Do not use silicone, epoxy, etc. etc.  None of those stick very well to acrylic, you'll end up with messy and temporary joints that discolor and eventually release.  The only way to go with acrylic is solvent welding.  US Plasitcs online has lots of stuff, including the acrylic hinges and hasps and such.  I do encourage you to check out that video, do a little reading and try it.  It's really a lot of fun, especially if you are impatient.  And you will be shocked at how beautiful and professional of an enclosure you can make for virtually nothing.  It cost me about $30.00 to get all the supplies and accessories for making twenty 8x8x16 tanks plus about $20.00 per tank for 0.25" acrylic, cut to size by my local glass shop.  So that is less than $25.00 per tank.  You can assemble two or three in just a few hours (I'm a slow worker too).  Faulkner is a good company to get hinges and the like from as well.  Good luck!  It's very fun and satisfying.

Reactions: Like 1


----------



## JFell95 (Jan 20, 2012)

Okay so I looked around and found a local glass shop. So my best bet would be to draw up some plans, and go to the glass shop and buy the acrylic there + have them cut it for me? I did a google search and found this 
http://www.usplastic.com/catalog/item.aspx?sku=43401
Is this the stuff you were talking about?
I also found the hinges and hasps you were talking about. 
Thank you so much for your information you just saved me alot of time and money

Jaime


----------



## desertanimal (Jan 24, 2012)

I didn't look at your link, but Weld-On 4 is what you want for cement.  I found lots of tutorials online for building custom aquaria before I started working with it at all.  There are plenty of good ones out there and even though those people are working with large pieces of thick acrylic, the principles are the same.  Just watch some of the ones that don't use the pin method.  That won't work on the lightweight stuff we're using.  

I have cut some of my own pieces,  but I'm certainly not always perfect.  The advantage to ordering extra material and cutting yourself is that you can play around a bit and learn a little.  I know I would have been disappointed if I'd only ordered exactly what I wanted for one cage, already cut.  I might have glued something incorrectly, or realized that my design wasn't all that good.  With this thin stuff, you can score it and break it.  They sell cheap scoring tools (I've been using a razor blade, which I suspect is not as good, but it works).  

I'm just about to post a pic of my last effort now, in fact.  It's my last for a while because I've run out of materials from my first order, and I really don't need any more enclosures.

Reactions: Like 1


----------



## Tarac (Jan 26, 2012)

JFell95 said:


> Okay so I looked around and found a local glass shop.
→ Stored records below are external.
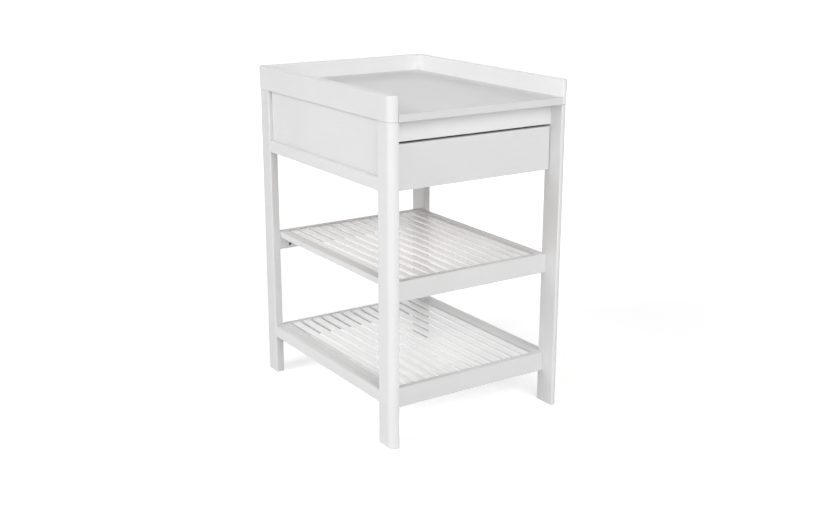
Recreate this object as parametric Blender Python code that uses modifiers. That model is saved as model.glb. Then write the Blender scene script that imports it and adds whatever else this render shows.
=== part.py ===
"""Changing table: an open-fronted tray on four board legs, one drawer and two slatted shelves.

Metres, +Z up. The origin is on the floor, under the middle of the table, and the front faces -Y.
Every piece of wood is its own object. Only the drawer moves: it slides out along -Y.
"""

from math import pi, radians

import bmesh
import bpy
from mathutils import Matrix, Vector

# Overall size, over the legs
WIDTH = 0.576
DEPTH = 0.736
HEIGHT = 0.950

# Space between pieces that touch
GAP = 0.0003

# Points closer than this are in one place
TOUCHING = 1e-6

# Edges that turn by more than this are softened and shaded as edges
EDGE_ANGLE = radians(35)

# Radii of softened edges
SMALL_EDGE = 0.001
BOARD_EDGE = 0.0015
RAIL_EDGE = 0.002

# Legs: upright boards, with the outer corner at the table's end rounded to a quarter circle
LEG_THICKNESS = 0.025
LEG_DEPTH = 0.066
LEG_END_RADIUS = 0.023
LEG_SIDE_RADIUS = 0.004
LEG_END_STEPS = 20
LEG_SIDE_STEPS = 6

# Tray
RIM_THICKNESS = 0.025
RIM_HEIGHT = 0.067
RIM_OVERHANG = 0.002
RIM_EDGE_RADIUS = 0.003
FLOOR_THICKNESS = 0.020

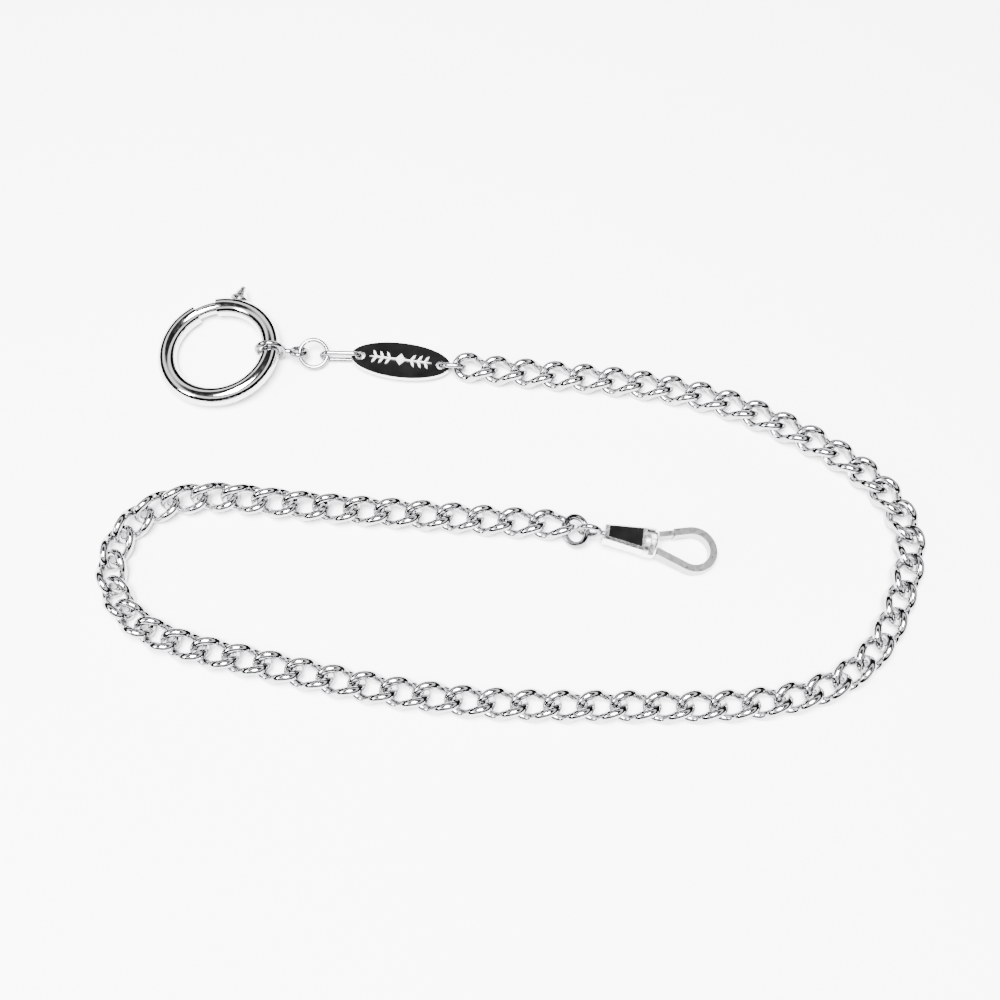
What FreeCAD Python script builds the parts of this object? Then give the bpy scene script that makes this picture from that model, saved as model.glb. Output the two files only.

So my best bet would be to draw up some plans, and go to the glass shop and buy the acrylic there + have them cut it for me? I did a google search and found this
> http://www.usplastic.com/catalog/item.aspx?sku=43401
> Is this the stuff you were talking about?


That stuff is the same as weld-on more or less, yes.  It will work fine.  They even called it solvent (not Weld On) so that if you search for Weld On on their site it will come up since they don't carry the IPS brand product.  As long as it is mostly methylene chloride it should work well with the exception of strippers that have additives to help slow evaporation, etc.  Some people even use acetone but it leaves a cloudy finish.  

Do plan it out well before going to the glass shop and have them cut it.  Make sure they are using a laser or table saw or something else that gives a nice clean and perpendicular edge, not a scoring tool and breaking method.  Usually they do use a saw though, much more efficient.  Don't forget to compensate for the thickness of acrylic when planning out the sides or you might be making a return trip for some small refinement cuts.  Small adjustments you can make with a file or a decent sander but it's slow and tedious so better just to have it cut correctly than to try to fix.

I found US Plastics to be fairly economical and surprisingly fast shipping.  I ordered some more hasps and a couple more lengths of the living hinge recently and for the meager $5.00 shipping charge it was here in less than a week.  I

Trying to find everything locally can be frustrating depending on where you are so I am happy to be able to point you in the right direction.  If you just go with the method the pro's all use as I described it will be very rewarding as it is easy, fun and you get a really attractive product at the end.  I think you'll be really happy with the whole process if you like DIY stuff.

Reactions: Like 1


----------